* Begin *

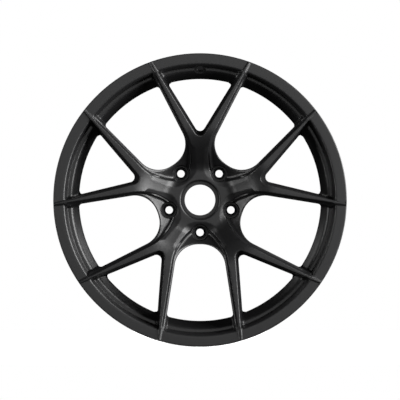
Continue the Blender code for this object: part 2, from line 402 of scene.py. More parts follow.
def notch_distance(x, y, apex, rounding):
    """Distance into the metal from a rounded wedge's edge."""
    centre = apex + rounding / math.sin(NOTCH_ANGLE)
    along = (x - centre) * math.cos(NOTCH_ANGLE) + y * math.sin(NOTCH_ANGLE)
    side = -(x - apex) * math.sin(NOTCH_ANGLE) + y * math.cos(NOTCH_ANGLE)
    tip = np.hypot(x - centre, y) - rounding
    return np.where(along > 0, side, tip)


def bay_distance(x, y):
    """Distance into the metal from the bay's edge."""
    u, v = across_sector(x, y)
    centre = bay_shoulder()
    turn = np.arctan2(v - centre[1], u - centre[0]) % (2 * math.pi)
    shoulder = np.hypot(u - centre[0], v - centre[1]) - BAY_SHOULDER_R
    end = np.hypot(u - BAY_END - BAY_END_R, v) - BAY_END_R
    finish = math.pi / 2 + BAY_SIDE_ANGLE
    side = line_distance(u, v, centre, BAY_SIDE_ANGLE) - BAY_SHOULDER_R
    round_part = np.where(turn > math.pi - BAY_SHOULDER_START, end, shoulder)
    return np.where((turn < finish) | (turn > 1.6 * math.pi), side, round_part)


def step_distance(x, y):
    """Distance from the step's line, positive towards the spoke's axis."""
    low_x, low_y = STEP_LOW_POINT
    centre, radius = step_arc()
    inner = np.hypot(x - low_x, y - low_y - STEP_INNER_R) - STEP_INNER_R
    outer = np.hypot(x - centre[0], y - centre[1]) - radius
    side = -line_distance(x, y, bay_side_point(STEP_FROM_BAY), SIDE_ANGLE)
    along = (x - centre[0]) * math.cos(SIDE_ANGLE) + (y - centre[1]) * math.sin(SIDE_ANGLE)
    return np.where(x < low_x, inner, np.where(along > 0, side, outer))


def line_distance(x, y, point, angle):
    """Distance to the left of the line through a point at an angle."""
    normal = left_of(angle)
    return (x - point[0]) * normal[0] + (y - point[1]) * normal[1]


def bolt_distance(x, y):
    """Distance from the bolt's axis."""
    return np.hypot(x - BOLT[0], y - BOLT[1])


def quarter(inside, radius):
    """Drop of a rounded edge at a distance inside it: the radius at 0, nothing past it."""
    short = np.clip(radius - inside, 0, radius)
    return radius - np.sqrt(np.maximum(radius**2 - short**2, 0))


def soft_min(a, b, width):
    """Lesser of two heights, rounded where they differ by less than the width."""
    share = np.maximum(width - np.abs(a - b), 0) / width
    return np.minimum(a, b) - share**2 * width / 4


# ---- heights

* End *

◆ SHORT EXERCISE ◆
Without changing anything, quote the lines from the top of the data to the line that contains "return np.where(along > 0, side, tip)", including that line.

◆ FINISHED EXERCISE ◆
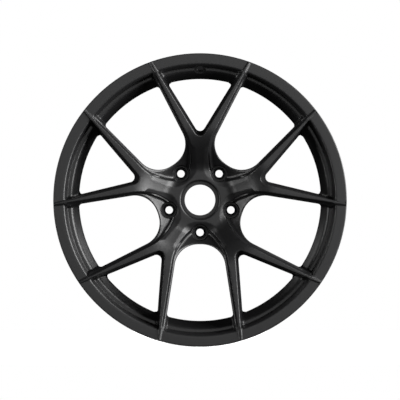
Continue the Blender code for this object: part 2, from line 402 of scene.py. More parts follow.
def notch_distance(x, y, apex, rounding):
    """Distance into the metal from a rounded wedge's edge."""
    centre = apex + rounding / math.sin(NOTCH_ANGLE)
    along = (x - centre) * math.cos(NOTCH_ANGLE) + y * math.sin(NOTCH_ANGLE)
    side = -(x - apex) * math.sin(NOTCH_ANGLE) + y * math.cos(NOTCH_ANGLE)
    tip = np.hypot(x - centre, y) - rounding
    return np.where(along > 0, side, tip)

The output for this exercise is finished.